▶ _THE EXERCISE_
Report all lines holding "that".

....................

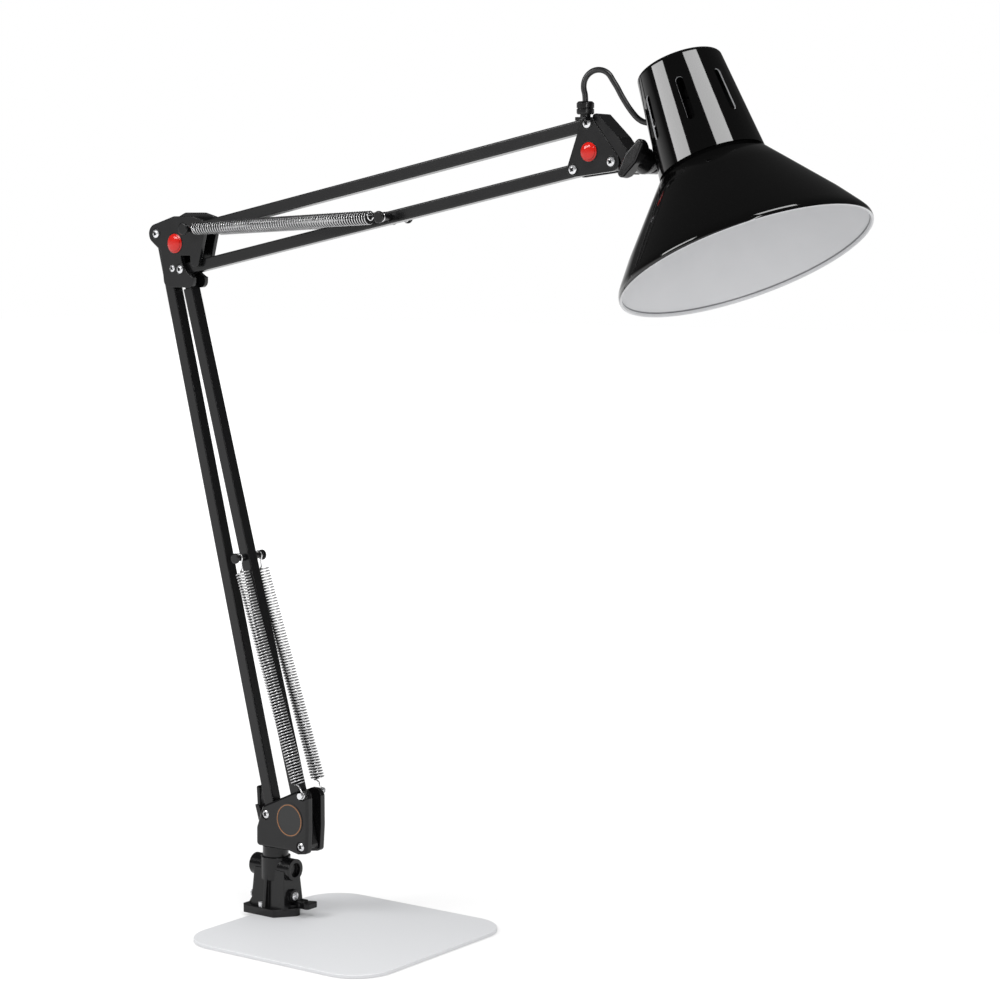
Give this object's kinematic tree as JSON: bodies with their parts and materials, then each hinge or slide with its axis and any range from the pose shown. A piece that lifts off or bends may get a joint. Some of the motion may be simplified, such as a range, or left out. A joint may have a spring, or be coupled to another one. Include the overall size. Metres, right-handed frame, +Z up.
{
  "type": "desk lamp",
  "caption": "Spring-balanced desk lamp: square plate, swivelling pedestal, lower and upper parallel-bar arms with side springs, and a conical metal shade that tilts and swivels",
  "frame": {"origin": "on the arms' swivel axis at the underside of the base", "axes": "+Z up along the swivel axis; +X the way the arms and the shade reach at rest; the arms lie in the plane Y = 0"},
  "size_m": [0.6155, 0.1834, 0.6463],
  "materials": {
    "white_steel": "white powder coat",
    "rubber_sheet": "thin anti-slip sheet",
    "black_moulding": "black moulded plastic",
    "black_steel": "semi-gloss black lacquer on steel tube",
    "gloss_black_shade": "gloss black outside, white inside",
    "bright_steel": "bright zinc or nickel plate",
    "grey_steel": "plain pressed steel",
    "red_plastic": "glossy red",
    "cord_rubber": "black cord sheath"
  },
  "bodies": {
    "base": {"base_pad": "rubber_sheet", "base_plate": "white_steel", "pedestal": "black_moulding", "pedestal_fixings": "bright_steel", "pedestal_side_screws": "bright_steel"},
    "thumb_screw": {"pedestal_thumb_screw": "black_moulding"},
    "lower_bracket": {"pivot_post": "black_moulding", "casing_near_shell": "black_moulding", "casing_far_shell": "black_moulding", "casing_medallion": "black_moulding", "casing_bolts": "bright_steel", "casing_nuts": "bright_steel", "lower_spring_studs": "bright_steel", "cord_outlet_sleeve": "black_moulding"},
    "rear_lower_arm": {"rear_lower_bar": "black_steel"},
    "front_lower_arm": {"front_lower_bar": "black_steel", "lower_spring_peg": "black_steel", "lower_spring_near": "bright_steel", "lower_spring_far": "bright_steel"},
    "elbow": {"elbow_near_plate": "black_moulding", "elbow_far_plate": "black_moulding", "elbow_spacer": "black_moulding", "elbow_caps": "red_plastic", "elbow_bolts": "bright_steel", "elbow_nuts": "bright_steel", "elbow_plate_screw": "bright_steel", "upper_spring_rear_peg": "bright_steel"},
    "upper_top_arm": {"upper_top_bar": "black_steel"},
    "upper_bottom_arm": {"upper_bottom_bar": "black_steel", "upper_spring_front_peg": "bright_steel", "upper_spring_near": "bright_steel", "upper_spring_far": "bright_steel"},
    "head_bracket": {"head_near_plate": "black_moulding", "head_far_plate": "black_moulding", "head_spacer": "black_moulding", "head_caps": "red_plastic", "head_bolts": "bright_steel", "head_nuts": "bright_steel", "head_block": "black_moulding", "cord_gland": "black_moulding", "head_cord": "cord_rubber"},
    "head_swivel": {"head_knuckle": "black_moulding", "head_tilt_bolt": "bright_steel"},
    "wing_knob": {"head_wing_knob": "black_moulding"},
    "shade": {"shade_cone": "gloss_black_shade", "shade_neck": "gloss_black_shade", "shade_tongue": "grey_steel", "tongue_rivets": "bright_steel", "lamp_holder": "black_moulding"}
  },
  "joints": [
    {"name": "clamp_turn", "type": "hinge", "parent": "base", "child": "thumb_screw", "pos_m": [0.027, 0.0015, 0.0126], "axis": [1, 0, 0], "continuous": true},
    {"name": "base_swivel", "type": "hinge", "parent": "base", "child": "lower_bracket", "pos_m": [0, 0, 0.03], "axis": [0, 0, 1], "range_deg": [-170, 170]},
    {"name": "lower_arm_lean", "type": "hinge", "parent": "lower_bracket", "child": "rear_lower_arm", "pos_m": [-0.0005, 0, 0.0814], "axis": [0, 1, 0], "range_deg": [-7, 30], "deforming": ["lower_spring_near", "lower_spring_far"]},
    {"name": "front_arm_lean", "type": "hinge", "parent": "lower_bracket", "child": "front_lower_arm", "pos_m": [0.0348, 0, 0.0606], "axis": [0, 1, 0], "range_deg": [-8, 32]},
    {"name": "elbow_turn", "type": "hinge", "parent": "rear_lower_arm", "child": "elbow", "pos_m": [-0.10999, 0, 0.52499], "axis": [0, 1, 0], "range_deg": [-42, 11]},
    {"name": "upper_arm_lift", "type": "hinge", "parent": "elbow", "child": "upper_top_arm", "pos_m": [-0.07339, 0, 0.52859], "axis": [0, 1, 0], "range_deg": [-35, 40], "deforming": ["upper_spring_near", "upper_spring_far"]},
    {"name": "upper_bottom_lift", "type": "hinge", "parent": "elbow", "child": "upper_bottom_arm", "pos_m": [-0.08499, 0, 0.49759], "axis": [0, 1, 0], "range_deg": [-36, 41]},
    {"name": "bracket_level", "type": "hinge", "parent": "upper_top_arm", "child": "head_bracket", "pos_m": [0.29405, 0, 0.59835], "axis": [0, 1, 0], "range_deg": [-41, 36]},
    {"name": "head_swivel_turn", "type": "hinge", "parent": "head_bracket", "child": "head_swivel", "pos_m": [0.34005, 0, 0.57145], "axis": [1, 0, 0], "range_deg": [-60, 60]},
    {"name": "shade_tilt", "type": "hinge", "parent": "head_swivel", "child": "shade", "pos_m": [0.34005, 0, 0.57145], "axis": [0, 0.9963, -0.0863], "range_deg": [-34, 40], "deforming": ["head_cord"]},
    {"name": "wing_knob_turn", "type": "hinge", "parent": "head_swivel", "child": "wing_knob", "pos_m": [0.34005, 0, 0.57145], "axis": [0, 0.9963, -0.0863], "continuous": true}
  ],
  "couplings": [
    {"joint": "front_arm_lean", "follows": "lower_arm_lean", "ratio": 1.03},
    {"joint": "elbow_turn", "follows": "lower_arm_lean", "ratio": -1.35},
    {"joint": "upper_bottom_lift", "follows": "upper_arm_lift", "ratio": 1},
    {"joint": "bracket_level", "follows": "upper_arm_lift", "ratio": -1}
  ]
}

....................

▶ _TASK RESPONSE_
Give this object's kinematic tree as JSON: bodies with their parts and materials, then each hinge or slide with its axis and any range from the pose shown. A piece that lifts off or bends may get a joint. Some of the motion may be simplified, such as a range, or left out. A joint may have a spring, or be coupled to another one. Include the overall size. Metres, right-handed frame, +Z up.
  "caption": "Spring-balanced desk lamp: square plate, swivelling pedestal, lower and upper parallel-bar arms with side springs, and a conical metal shade that tilts and swivels",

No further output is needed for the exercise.